Diving Into John Belushis Lost Last Comedy, Noble Rot

“The Script Pile” is a biweekly column on Splitsider that takes a look at the screenplays for high-profile movie and TV comedies that never made it to the screen.

John Belushi spent five years as a movie star at the end of his life, and during that time, he never starred in a movie that he wrote. At the time of his death in 1982, however, he had been writing a movie script for himself to star in with longtime SNL writer Don Novello, best known as Father Guido Sarducci, serving as his co-writer. Called Noble Rot, it was a throwback to screwball comedies that, in the wake of Belushi’s death, was never produced.

Noble Rot was a starring vehicle for Belushi as he was coming off of back-to-back flops in Neighbors and Continental Divide, both released the previous year. In Noble Rot, he was to play Johnny Glorioso, the troublemaking son of a Northern California winemaker. When his older, more responsible brother falls ill, Johnny is sent to New York to bring the family’s wine to a big competition, but on his flight there, he meets Christine Walters, an attractive wealthy woman who drags him into a diamond fraud scheme.

The title, Noble Rot, refers to a type of fungus that grows on grapes but instead of infecting the grapes, it can, under the right condition, cause them to make a great-tasting, sweet wine. Johnny Glorioso’s father, in an on-the-nose moment at the top of the script, describes Johnny as “My Noble Rot. My blessing in disguise.”

Christine and a wealthy businessman named Steven Gates are in the process of purchasing 10 million dollars of missing diamonds, and she uses Johnny to distract a group of people who are trying to catch her while he thinks these people are part of The New York State Grape Growers Association attempting to steal his wine. Johnny falls in love with Christine, a complex character who’s more fleshed out than most female leads in ‘80s comedies (or in comedies today, for that matter), as he gets manipulated by countless people leading up to the big wine show and is led all over the east coast, with the script containing plenty of car chases and action.

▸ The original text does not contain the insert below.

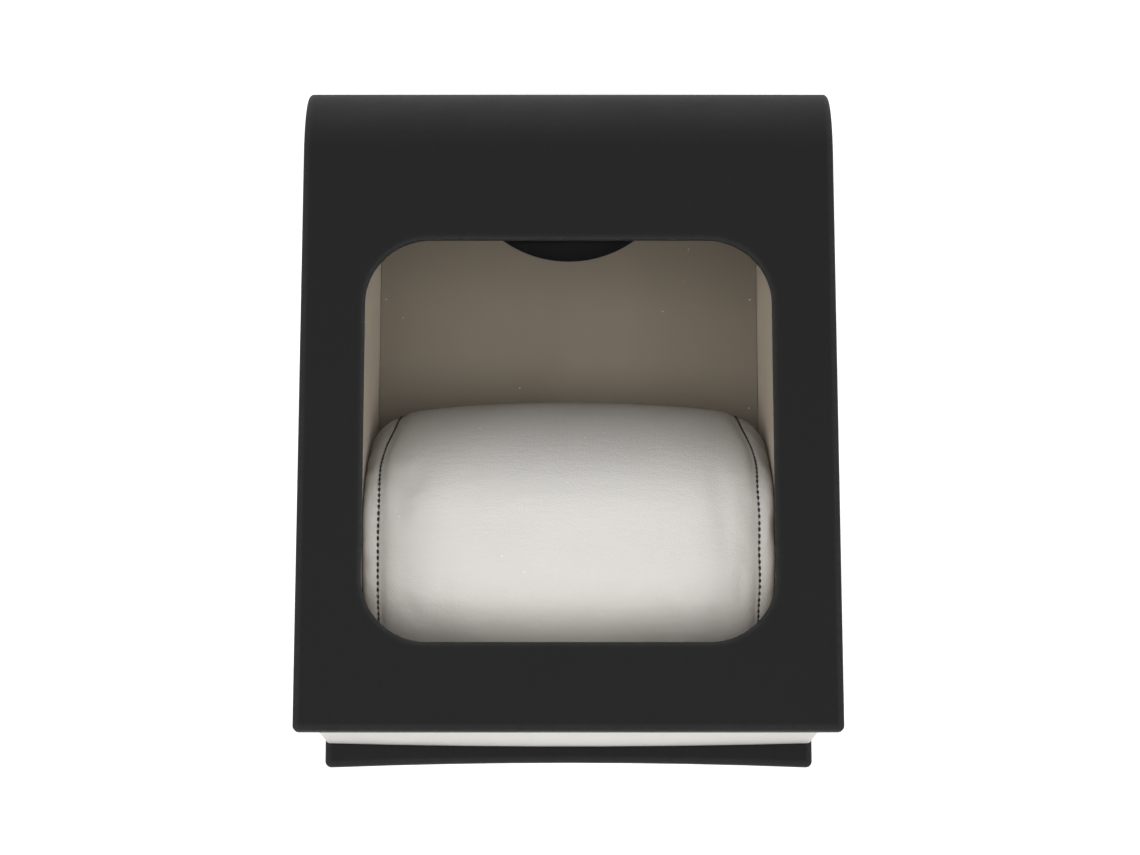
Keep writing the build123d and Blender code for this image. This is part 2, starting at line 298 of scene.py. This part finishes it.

Just like Peter Bogdanovich’s What’s Up, Doc? a decade earlier (or Continental Divide, even), Noble Rot is a revival of the screwball comedy subgenre, popular in the ‘30s and ‘40s, and it’s a more mature and subtle comedy than the other stuff Belushi was making at the time. While there’s still a little bit of drug use and swearing sprinkled into the script, it’s few and far between and the story finds Belushi playing a much more subdued and relatable character than his most famous role, “Bluto” Blutarsky. Noble Rot gives him a chance to play the straight man, do love and action scenes, and fly off the handle and scream in true Belushi fashion in small doses, and it gives a good idea of where his career might have gone if he hadn’t passed away so young.

One of the most interesting things about Noble Rot is that John Belushi is credited as a writer on the script. It’s not that he hadn’t written before; he had at Second City and for the National Lampoon stage and radio shows he was in. He continued to write at Saturday Night Live, even winning an Emmy for it in 1977 along with the rest of the show’s writing staff. But when he started branching out into movies, Belushi never scripted any of his own films, so Noble Rot is a bit of rarity. He shares screenwriting credit with Don Novello, who I assume was doing the heavylifting during Belushi’s drug-heavy final months, and the movie was based upon an earlier unproduced screenplay by Mary Tyler Moore director Jay Sandrich called Sweet Deception, but Noble Rot still shows promise in what could have been a continued screenwriting career for Belushi.

The draft of the script I read, dated January 1982 (just two months before Belushi’s death), is a bit bloated and messy, and it was by no means a final draft to be shot. A lot of work still had to be done here. The script’s light on jokes, although there are some funny moments throughout, but the plot’s all there. Although the story gets a bit muddled at times, the spine of it makes sense and is entertaining in a way while being different than a lot of comedies that were being made in the early ‘80s. There’s enough here that with some rewriting, Noble Rot could have turned out to be the movie that successfully broke Belushi out of Animal House typecasting and defined the next few years of his career.

John Belushi left many projects behind when he passed away at the age of 33, but Noble Rot is one of the biggest missed opportunities of the bunch for him as both an actor and writer.